2. Educate your team
It’s not enough to simply be aware of best practices yourself—you need to be sure that everyone adopts and follows your policies. Leverage cybersecurity training content and sessions to help your employees stay up to speed, and give them the opportunity to ask questions.
3. Get the right technology in place
You most likely already have a firewall and antivirus software, but are those up to date and being patched regularly? And what about the other tools such as regularly monitoring and protecting your company website, having a password vault to simplify password management and ensure everyone creates strong passwords or secure email to encrypt sensitive messages? Mobile device management, encryption, etc., the list goes on and on. Look for software and tools that are easy to use, for administrators and employees.
Editor's note: Need a mobile device management solution? Fill out the below questionnaire to be connected with vendors that can help.

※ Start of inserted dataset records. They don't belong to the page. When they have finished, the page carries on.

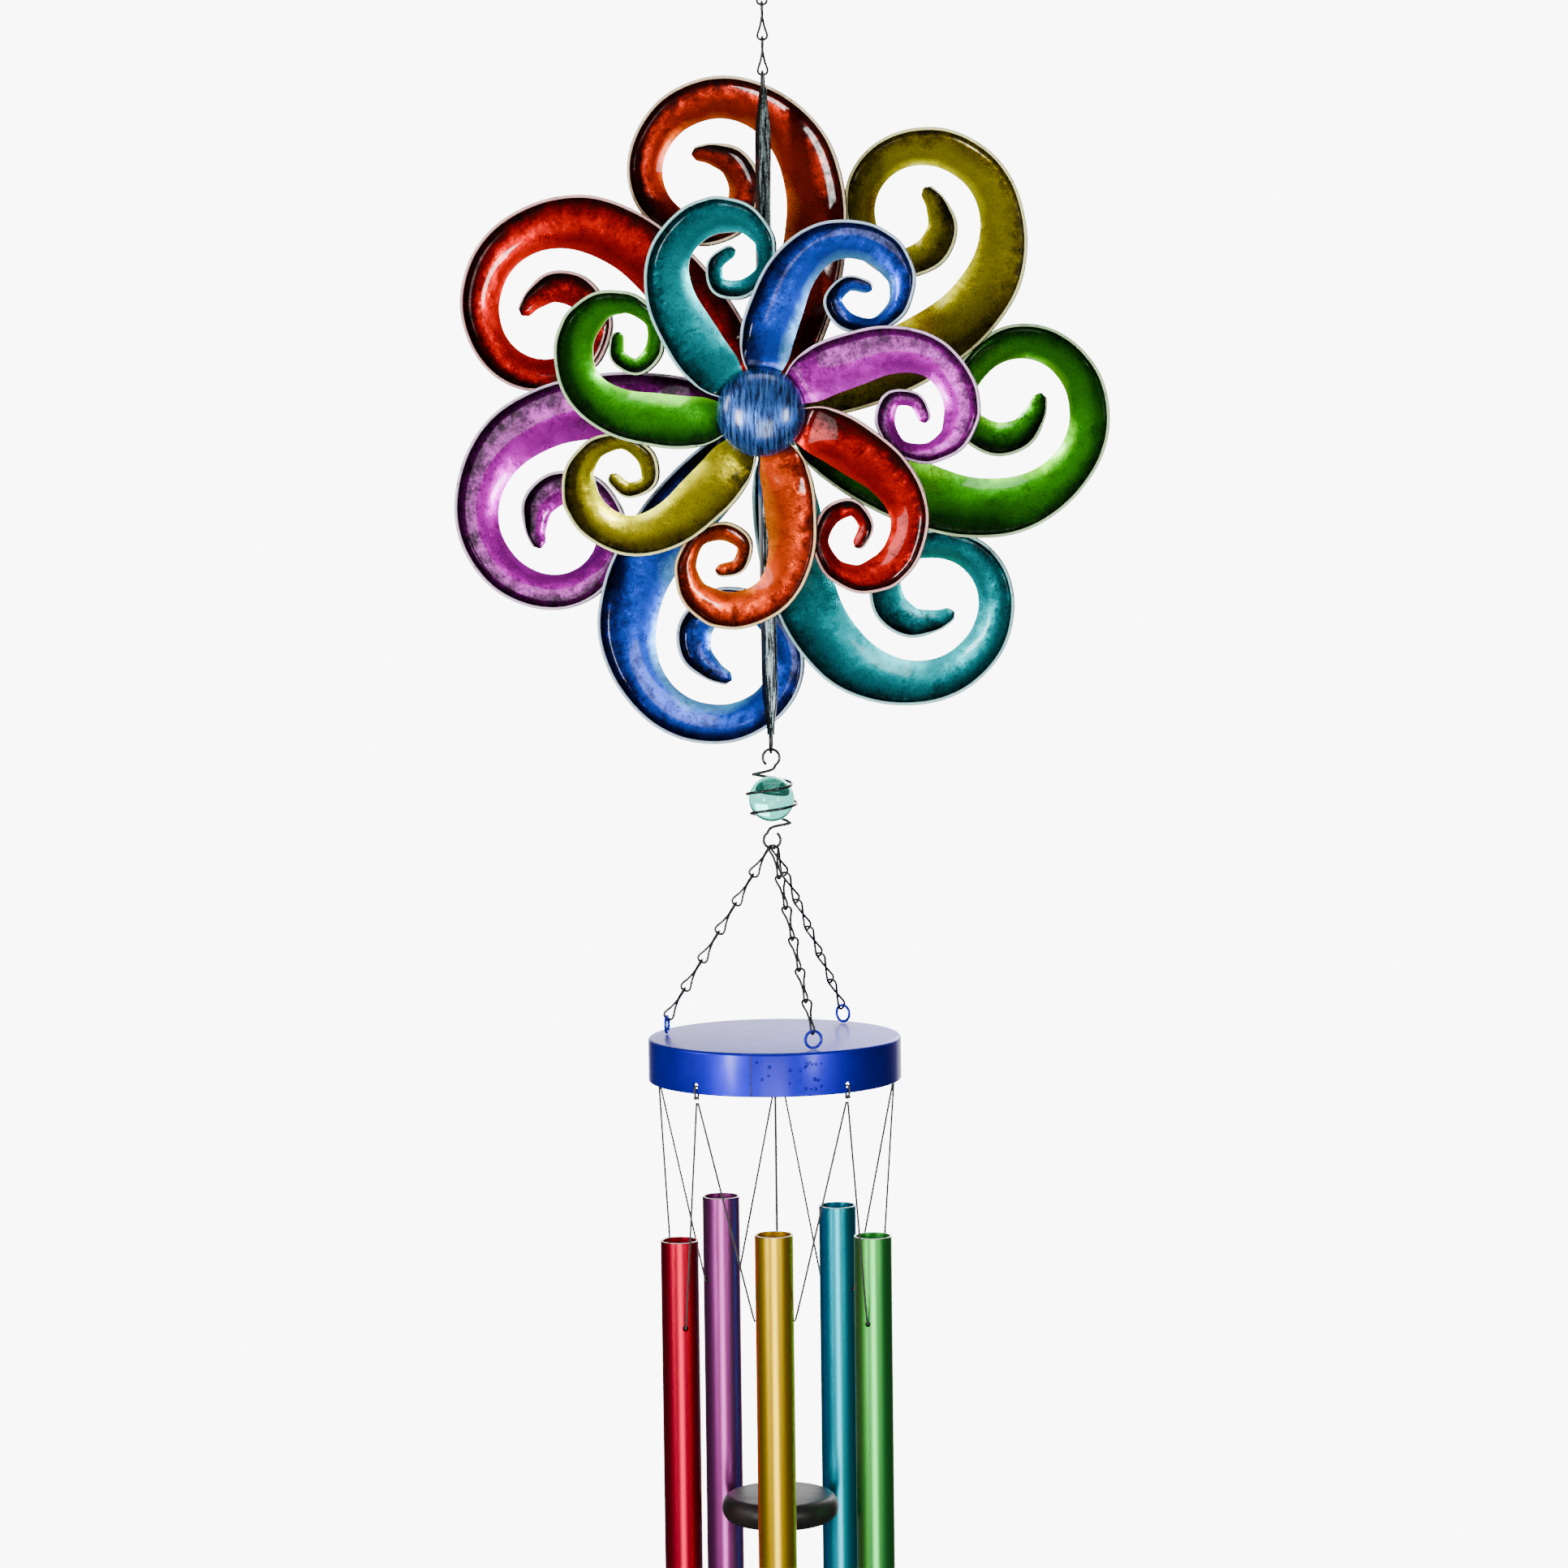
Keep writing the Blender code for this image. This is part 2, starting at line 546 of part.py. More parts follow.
def make_chimes(finishes, cord):
    """Each tube hangs in a V of cord between two knots at the rim and swings about the line through them."""
    half_chord = KNOT_CIRCLE * math.sin(math.pi / TUBES)
    for i, colour in enumerate(TUBE_NAMES):
        bm = bmesh.new()
        bmesh.ops.create_uvsphere(bm, u_segments=8, v_segments=6, radius=KNOT_RADIUS)
        spot = (KNOT_CIRCLE * math.cos(knot_angle(i)), KNOT_CIRCLE * math.sin(knot_angle(i)), KNOT_LEVEL)
        place(f"rim_knot_{i + 1}", finished(f"rim_knot_{i + 1}", bm), cord, spot)
        angle = tube_angle(i)
        top = DRUM_RIM - TUBE_DROPS[i]
        at = (TUBE_CIRCLE * math.cos(angle), TUBE_CIRCLE * math.sin(angle), top)
        turn = (0, 0, angle)
        length = TUBE_LENGTHS[i]
        inside = TUBE_RADIUS - TUBE_WALL
        profile = [(inside, 0), (inside, -length), (TUBE_RADIUS, -length), (TUBE_RADIUS, 0)]
        tube = place(f"tube_{colour}", turned(f"tube_{colour}", profile, 24), finishes[colour], at, turn)
        bm = bmesh.new()
        bmesh.ops.create_cone(
            bm, cap_ends=True, segments=8, radius1=TUBE_HOLE / 2, radius2=TUBE_HOLE / 2, depth=4 * TUBE_RADIUS,
            matrix=Matrix.Translation((0, 0, -TUBE_HOLE_DOWN)) @ Matrix.Rotation(math.pi / 2, 4, "X"),
        )
        cutter = place(f"tube_hole_{colour}", finished(f"tube_hole_{colour}", bm), cord, at, turn)
        join(tube, cutter, "DIFFERENCE")
        corner = Vector((0, TUBE_RADIUS + 1.1 * MM, 1.0 * MM - TUBE_HOLE_DOWN))
        knot = Vector((0, half_chord, KNOT_LEVEL - top))
        run = (corner - knot).normalized()
        clear_of_next = (STRING + GAP) / (2 * abs(run.y) * math.cos(math.pi / TUBES))
        start = knot + run * max(KNOT_RADIUS + STRING / 2 + GAP, clear_of_next)
        half = [
            start, start.lerp(corner, 0.25), start.lerp(corner, 0.5), start.lerp(corner, 0.75), corner,
            Vector((0, TUBE_RADIUS + 0.3 * MM, 0.3 * MM - TUBE_HOLE_DOWN)),
            Vector((0, TUBE_RADIUS - 1.0 * MM, -TUBE_HOLE_DOWN)), Vector((0, TUBE_RADIUS / 2, -TUBE_HOLE_DOWN)),
        ]
        other = [Vector((0, -point.y, point.z)) for point in reversed(half)]
        wire(f"tube_cord_{colour}", half + other, STRING, cord, roundness=1, at=at, turn=turn)


def make_striker(cord, black, steel):
    """A disc on a centre cord from an eye under the drum's top."""
    eye = DRUM_TOP - DRUM_WALL - GAP - STRIKER_EYE / 2
    across = STRIKER_EYE - CHAIN_WIRE
    wire("striker_eye", ring_points(across, across, 12, "XZ"), CHAIN_WIRE, steel, True, 1, (0, 0, eye))
    start = eye - STRIKER_EYE / 2 - GAP
    under = CLAPPER - CLAPPER_THICKNESS / 2 - 1.0 * MM
    points = [(0, 0, start + (under - start) * i / 12) for i in range(13)]
    wire("striker_cord", points, 1.2 * STRING, cord)
    half, nose = CLAPPER_THICKNESS / 2, 5.0 * MM
    profile = [(CLAPPER_BORE / 2, half), (CLAPPER_BORE / 2, -half)]
    for i in range(9):
        angle = math.radians(-90 + 180 * i / 8)
        profile.append((CLAPPER_RADIUS - nose + nose * math.cos(angle), half * math.sin(angle)))
    place("clapper", turned("clapper", profile, 24), black, (0, 0, CLAPPER))
    bm = bmesh.new()
    bmesh.ops.create_uvsphere(bm, u_segments=8, v_segments=6, radius=2 * MM)
    place("clapper_knot", finished("clapper_knot", bm), cord, (0, 0, under - GAP - 2 * MM))


def main():
    clear_scene()
    steel = material("steel", (0.55, 0.55, 0.56), 1.0, 0.3)
    black_wire = material("black_wire", (0.03, 0.03, 0.03), 0.6, 0.35)
    patina = material("patina", (0.12, 0.16, 0.16), 0.9, 0.4)
    brass = material("brass", (0.72, 0.52, 0.22), 1.0, 0.35)
    glass = material("glass", (0.62, 0.82, 0.82), 0.0, 0.05)
    blue = material("blue", (0.05, 0.22, 0.55), 0.9, 0.3)
    indigo = material("indigo", (0.02, 0.03, 0.42), 0.7, 0.3)
    cord = material("cord", (0.02, 0.02, 0.02), 0.0, 0.8)
    black = material("black", (0.02, 0.02, 0.02), 0.0, 0.35)
    finishes = {
        "green": material("green", (0.15, 0.5, 0.1), 0.9, 0.3),
        "gold": material("gold", (0.8, 0.45, 0.05), 0.9, 0.3),
        "brown": material("brown", (0.45, 0.18, 0.04), 0.9, 0.3),
        "orange": material("orange", (0.8, 0.25, 0.04), 0.9, 0.3),
        "red": material("red", (0.6, 0.03, 0.04), 0.9, 0.3),
        "magenta": material("magenta", (0.6, 0.05, 0.3), 0.9, 0.3),
        "purple": material("purple", (0.25, 0.06, 0.4), 0.9, 0.3),
        "blue": blue,
        "teal": material("teal", (0.04, 0.4, 0.42), 0.9, 0.3),
        "yellow": material("yellow", (0.8, 0.55, 0.12), 0.9, 0.3),
    }
    make_hook(black_wire)
    make_top_chain(black_wire)
    half_ring = (TOP_RING - RING_WIRE) / 2
    points = ring_points(2 * half_ring, 2 * half_ring, 14)
    wire("top_ring", points, RING_WIRE, black_wire, True, 1, (0, 0, TOP_HOLE + half_ring))
    make_frame(patina)
    make_axle(steel)
    make_rotor(
        "rear", REAR_PLANE, REAR_TURN, REAR_STATIONS, 1, REAR_LIP_HEIGHT, 28, REAR_NAMES, finishes, steel, brass
    )
    make_rotor(
        "front", FRONT_PLANE, FRONT_TURN, FRONT_STATIONS, -1, FRONT_LIP_HEIGHT, 24, FRONT_NAMES, finishes, steel,
        brass,
    )
    make_dome(blue)
    high = BOTTOM_RING_HEIGHT - RING_WIRE
    points = ring_points(BOTTOM_RING_DEPTH - RING_WIRE, high, 14)
    wire("bottom_ring", points, RING_WIRE, black_wire, True, 1, (0, 0, BOTTOM_HOLE - high / 2))
    make_cage(black_wire, glass)
    make_support_chains(black_wire, indigo)
    make_drum(indigo)
    make_chimes(finishes, cord)
    make_striker(cord, black, black_wire)


main()
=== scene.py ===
"""A hanging wind spinner: scrolled candy-painted petals on two rotors, a caged marble and a tube chime."""

import math

import bmesh
import bpy
import numpy as np
from mathutils import Matrix, Vector


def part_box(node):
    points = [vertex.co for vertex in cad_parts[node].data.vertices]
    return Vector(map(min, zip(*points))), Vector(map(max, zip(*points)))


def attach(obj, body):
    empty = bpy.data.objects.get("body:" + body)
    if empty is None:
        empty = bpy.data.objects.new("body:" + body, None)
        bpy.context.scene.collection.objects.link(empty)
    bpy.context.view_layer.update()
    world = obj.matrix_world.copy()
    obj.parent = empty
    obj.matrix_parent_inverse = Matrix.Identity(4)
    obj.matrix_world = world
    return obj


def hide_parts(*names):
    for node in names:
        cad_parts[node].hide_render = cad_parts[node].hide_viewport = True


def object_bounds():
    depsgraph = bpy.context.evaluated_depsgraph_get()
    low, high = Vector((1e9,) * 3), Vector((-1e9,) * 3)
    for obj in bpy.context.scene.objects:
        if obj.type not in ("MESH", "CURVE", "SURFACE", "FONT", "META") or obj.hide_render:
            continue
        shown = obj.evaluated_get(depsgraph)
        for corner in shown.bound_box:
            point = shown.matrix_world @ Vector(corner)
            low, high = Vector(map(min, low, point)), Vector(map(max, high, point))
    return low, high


MM = 0.001

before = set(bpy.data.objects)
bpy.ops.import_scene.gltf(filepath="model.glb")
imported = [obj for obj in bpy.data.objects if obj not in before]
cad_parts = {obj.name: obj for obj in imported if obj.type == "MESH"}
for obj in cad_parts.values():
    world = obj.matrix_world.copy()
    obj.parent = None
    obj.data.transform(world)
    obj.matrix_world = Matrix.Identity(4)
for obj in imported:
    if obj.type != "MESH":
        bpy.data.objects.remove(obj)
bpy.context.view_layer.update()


# ---------------------------------------------------------------- meshes

def add_object(name, data):
    """A new object at the origin, in the scene."""
    made = bpy.data.objects.new(name, data)
    bpy.context.scene.collection.objects.link(made)
    return made


def mesh_piece(name, verts, faces, uvs, sharp=40):
    """A smooth-shaded object. uvs is one (u, v) for each vertex, and edges over sharp degrees stay crisp."""
    mesh = bpy.data.meshes.new(name)
    mesh.from_pydata([tuple(v) for v in verts], [], [tuple(f) for f in faces])
    mesh.update()
    layer = mesh.uv_layers.new(name="UVMap")
    corner = np.empty(len(mesh.loops), np.int32)
    mesh.loops.foreach_get("vertex_index", corner)
    layer.data.foreach_set("uv", np.asarray(uvs, np.float32)[corner].ravel())
    mesh.shade_smooth()
    mesh.set_sharp_from_angle(angle=math.radians(sharp))
    return add_object(name, mesh)


def face_outwards(piece, merge=1e-6):
    """Merges doubled points and turns every face outwards."""
    bm = bmesh.new()
    bm.from_mesh(piece.data)
    bmesh.ops.remove_doubles(bm, verts=bm.verts, dist=merge)
    bmesh.ops.recalc_face_normals(bm, faces=bm.faces)
    bm.to_mesh(piece.data)
    bm.free()
    return piece


def skin(rows, count, closed=False):
    """Faces through rows of points, each a closed outline. The ends are capped unless the rows close too."""
    faces = []
    for i in range(rows if closed else rows - 1):
        n = (i + 1) % rows
        for j in range(count):
            k = (j + 1) % count
            faces.append((i * count + j, i * count + k, n * count + k, n * count + j))
    if not closed:
        faces.append(tuple(range(count))[::-1])
        faces.append(tuple((rows - 1) * count + j for j in range(count)))
    return faces


def loft(name, sections, uvs, sharp=40):
    """A solid through sections with equal counts of points, each section a closed outline."""
    verts = [p for section in sections for p in section]
    return mesh_piece(name, verts, skin(len(sections), len(sections[0])), uvs, sharp)


def lathe(name, profile, sides, level=(0, 0, 0), turn=None, closed=True, marks=None):
    """An outline of (radius, height) spun about Z, then turned and moved into place. In its UV map u is the
    angle, and v the length along the outline, or the mark given for each of its points."""
    turn = turn or Matrix.Identity(3)
    sections, uvs = [], []
    run = [0.0]
    for a, b in zip(profile, profile[1:]):
        run.append(run[-1] + math.dist(a, b))
    for i in range(sides):
        angle = 2 * math.pi * i / sides
        across, up = math.cos(angle), math.sin(angle)
        sections.append([turn @ Vector((r * across, r * up, z)) + Vector(level) for r, z in profile])
        uvs += [(angle, v) for v in marks or run]
    count = len(profile)
    verts = [p for section in sections for p in section]
    faces = []
    for i in range(sides):
        j = (i + 1) % sides
        for k in range(count if closed else count - 1):
            n = (k + 1) % count
            faces.append((i * count + k, j * count + k, j * count + n, i * count + n))
    return face_outwards(mesh_piece(name, verts, faces, uvs))


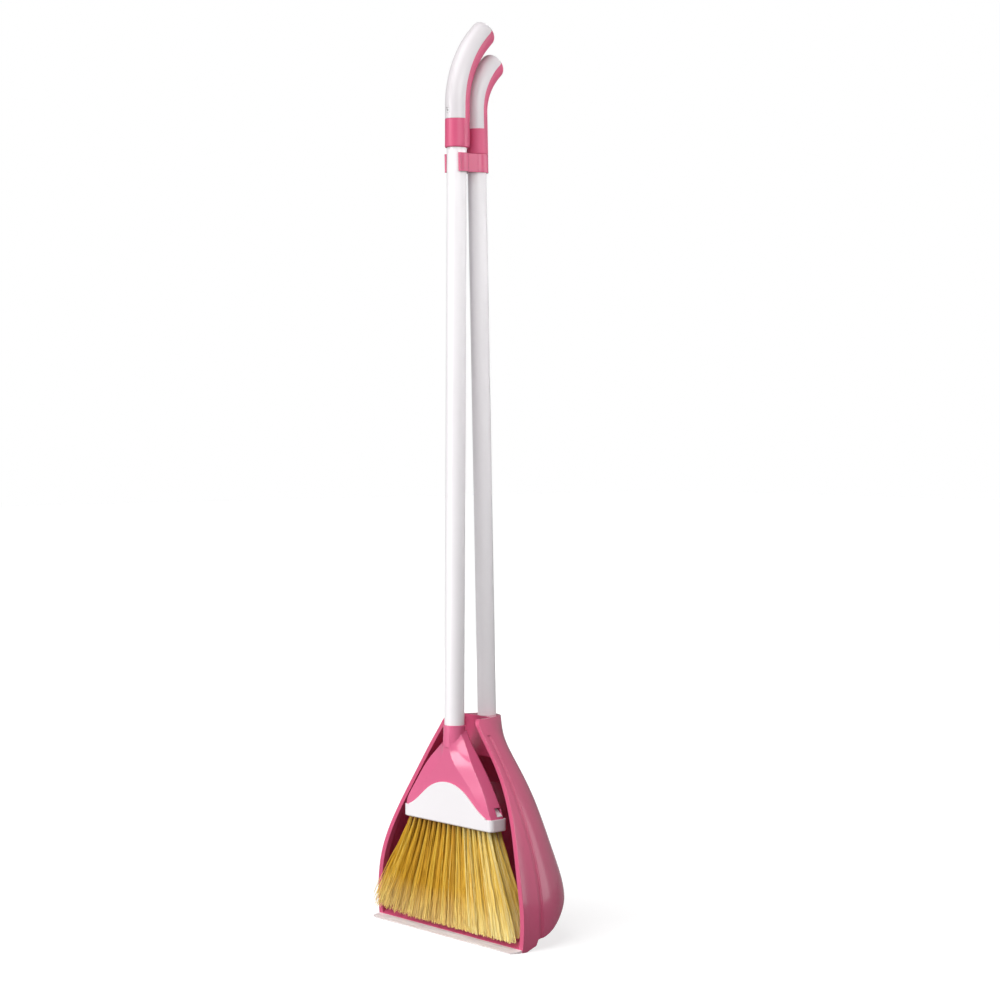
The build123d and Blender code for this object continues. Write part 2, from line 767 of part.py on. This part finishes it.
with BuildPart() as bristle_block:
    with BuildSketch(Plane.XY.offset(block_bottom)):
        with Locations((0, tuft_mid_y)):
            RectangleRounded(block_width, block_depth, block_corner)
    extrude(amount=block_height)
    chamfer(bristle_block.edges().group_by(Axis.Z)[0], length=1)
    # arched panel in front of the cover
    with BuildSketch(Plane.XZ.offset(-block_front)):
        with BuildLine():
            Polyline(
                (-panel_half_width, block_top + 1),
                (-panel_half_width, block_top - 4),
                (panel_half_width, block_top - 4),
                (panel_half_width, block_top + 1),
            )
            Spline(
                (panel_half_width, block_top + 1),
                (panel_half_width * 0.74, block_top + panel_rise * 0.33),
                (panel_half_width * 0.46, block_top + panel_rise * 0.74),
                (0, block_top + panel_rise),
                (-panel_half_width * 0.46, block_top + panel_rise * 0.74),
                (-panel_half_width * 0.74, block_top + panel_rise * 0.33),
                (-panel_half_width, block_top + 1),
            )
        make_face()
    extrude(amount=-(panel_thickness - fit))
    # frame and snap tabs inside the cover
    with BuildSketch(Plane.XY.offset(block_top)):
        with Locations((0, tuft_mid_y)):
            Rectangle(plug_width, plug_depth)
            Rectangle(plug_width - 2 * cover_wall, plug_depth - 2 * cover_wall, mode=Mode.SUBTRACT)
    extrude(amount=plug_height)
    with BuildSketch(Plane.XZ.offset(-tab_y)):
        with BuildLine():
            Polyline(
                (tab_inner_x - tab_wall, block_top - 1),
                (tab_inner_x, block_top - 1),
                (tab_inner_x, block_top + tab_drop + fit),
                (tab_reach, block_top + tab_drop + fit),
                (tab_inner_x, block_top + tab_drop + tab_height),
                (tab_inner_x - tab_wall, block_top + tab_drop + tab_height),
                close=True,
            )
        make_face()
        mirror(about=Plane.YZ)
    extrude(amount=tab_width / 2, both=True)
    for row in bristles:
        add(row, mode=Mode.SUBTRACT)
    add(tuft_anchors.part, mode=Mode.SUBTRACT)
bristle_block.part.label = "bristle_block"
export_step(bristle_block.part, "parts/bristle_block.step")
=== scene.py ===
import bpy
import numpy as np
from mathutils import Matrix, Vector


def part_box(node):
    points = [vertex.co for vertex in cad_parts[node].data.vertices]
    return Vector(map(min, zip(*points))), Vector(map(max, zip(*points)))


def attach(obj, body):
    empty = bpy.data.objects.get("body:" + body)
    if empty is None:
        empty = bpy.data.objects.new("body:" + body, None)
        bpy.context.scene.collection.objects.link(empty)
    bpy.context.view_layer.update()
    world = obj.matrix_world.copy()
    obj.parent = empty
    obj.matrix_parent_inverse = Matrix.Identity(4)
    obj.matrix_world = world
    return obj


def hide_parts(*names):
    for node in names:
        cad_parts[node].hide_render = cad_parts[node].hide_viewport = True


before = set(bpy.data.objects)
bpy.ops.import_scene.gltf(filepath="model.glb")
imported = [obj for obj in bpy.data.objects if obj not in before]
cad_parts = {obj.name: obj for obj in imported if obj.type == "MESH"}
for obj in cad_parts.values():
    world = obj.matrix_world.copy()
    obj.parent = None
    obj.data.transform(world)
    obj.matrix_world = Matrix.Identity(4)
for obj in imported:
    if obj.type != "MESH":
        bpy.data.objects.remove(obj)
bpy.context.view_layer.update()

# ---------------------------------------------------------------- dust pan
# One polypropylene moulding: bowl, rim, ramp, foot and the neck that takes the handle.
# Its mould is polished, so it reflects the lights, with the faint waviness of a thin wall.


def linear(hex_colour):
    """sRGB hex to linear RGBA: the sRGB curve undone on each channel."""
    values = [int(hex_colour[i:i + 2], 16) / 255 for i in (1, 3, 5)]
    return tuple(v / 12.92 if v <= 0.04045 else ((v + 0.055) / 1.055) ** 2.4 for v in values) + (1.0,)


def add_node(tree, kind, inputs=None, links=None, stops=(), **settings):
    """Adds a node: settings, sockets' values, links from other nodes' outputs, a ramp's colour stops."""
    made = tree.nodes.new(kind)
    for name, value in settings.items():
        setattr(made, name, value)
    for name, value in (inputs or {}).items():
        made.inputs[name].default_value = value
    for name, output in (links or {}).items():
        tree.links.new(output, made.inputs[name])
    if stops:
        ramp = made.color_ramp.elements
        while len(ramp) < len(stops):
            ramp.new(0.5)
        for element, (position, colour) in zip(ramp, stops):
            element.position = position
            element.color = linear(colour)
    return made


def bare_material(name):
    """A material with an empty node tree."""
    material = bpy.data.materials.new(name)
    material.use_nodes = True
    material.node_tree.nodes.clear()
    return material, material.node_tree


def moulded_plastic(name, colour, shade, roughness, coat, grain_mm, wave_mm):
    """
    A moulded polymer. Noise three waves long clouds its colour and its gloss, and its face has the
    slow waves of a thin wall and a fine mould grain, each of its own size in millimetres.
    """
    edge_radius = 0.0008
    cloud_mm = 3 * wave_mm
    smoothest = roughness * 0.85
    roughest = roughness * 1.2
    material, tree = bare_material(name)
    place = add_node(tree, "ShaderNodeTexCoord").outputs["Object"]
    cloud = add_node(tree, "ShaderNodeTexNoise", {"Scale": 1000 / cloud_mm, "Detail": 3.0},
                     {"Vector": place}).outputs["Fac"]
    tint = add_node(tree, "ShaderNodeValToRGB", links={"Fac": cloud}, stops=((0.3, shade), (0.7, colour)))
    gloss = add_node(tree, "ShaderNodeMapRange",
                     {"From Min": 0.3, "From Max": 0.7, "To Min": smoothest, "To Max": roughest},
                     {"Value": cloud})
    rounded = add_node(tree, "ShaderNodeBevel", {"Radius": edge_radius}, samples=6)
    wave = add_node(tree, "ShaderNodeTexNoise", {"Scale": 1000 / wave_mm, "Detail": 1.0},
                    {"Vector": place})
    slow = add_node(tree, "ShaderNodeBump", {"Strength": 0.15, "Distance": 0.0006},
                    {"Height": wave.outputs["Fac"], "Normal": rounded.outputs["Normal"]})
    grain = add_node(tree, "ShaderNodeTexNoise", {"Scale": 1000 / grain_mm, "Detail": 2.0},
                     {"Vector": place})
    fine = add_node(tree, "ShaderNodeBump", {"Strength": 0.08, "Distance": 0.0001},
                    {"Height": grain.outputs["Fac"], "Normal": slow.outputs["Normal"]})
    shader = add_node(tree, "ShaderNodeBsdfPrincipled",
                      {"IOR": 1.49, "Coat Weight": coat, "Coat Roughness": 0.08},
                      {"Base Color": tint.outputs["Color"], "Roughness": gloss.outputs["Result"],
                       "Normal": fine.outputs["Normal"]})
    add_node(tree, "ShaderNodeOutputMaterial", links={"Surface": shader.outputs["BSDF"]})
    return material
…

4. Pressure-test your process
It’s critical to ensure that what you have in place is actually working. After all, most data breaches are the result of human error. It’s a problem, even for the large organizations. For example, in the Equifax case, an IT employee neglected to install a security patch for a software vulnerability, even though the company had made it available. In the case of a Yahoo breach, an employee was “spear fished” and unwittingly provided authentication details that led to the exposure of over 500,000 Yahoo accounts.
5. Gauge and engage
To ensure your cybersecurity efforts and guidelines are working to protect your company, you’ll need to regularly test and monitor employee awareness. This might include sending fake phishing emails to employees to see if they are prone to clicking on bad links or opening files they shouldn’t and adopting a monthly routine of short awareness videos to continuously educate everyone in the organization. It can also include “ethical hacking”—in which a third-party is hired to attempt to break-in to company networks and computers then report back on how far they got and if they found their way to the crown jewels.
Getting these insights will help you determine whether additional training is needed, or whether a manager should check in with specific employees to help them remember the policies and improve their own posture. It’s important to find any weak links in your people, processes, or technology now instead of after an attack.
Leading the way to strong cybersecurity
As the business leader, you have the most at stake to lose in the event of an attack. So rather than put off a cybersecurity plan for another day, make it a top priority to build a strategy for proactively defending your company.
Bring together the foundation, culture, and technology that will make your effort a success. Whether you have a cybersecurity background yourself isn’t the point; what matters is that you’re aware of its importance to your organization and can bring together the right approach and solutions to ensure success on this mission. You have the freedom and ability to set the goals for your company to work towards. If you haven’t already, remember to make cybersecurity one of them.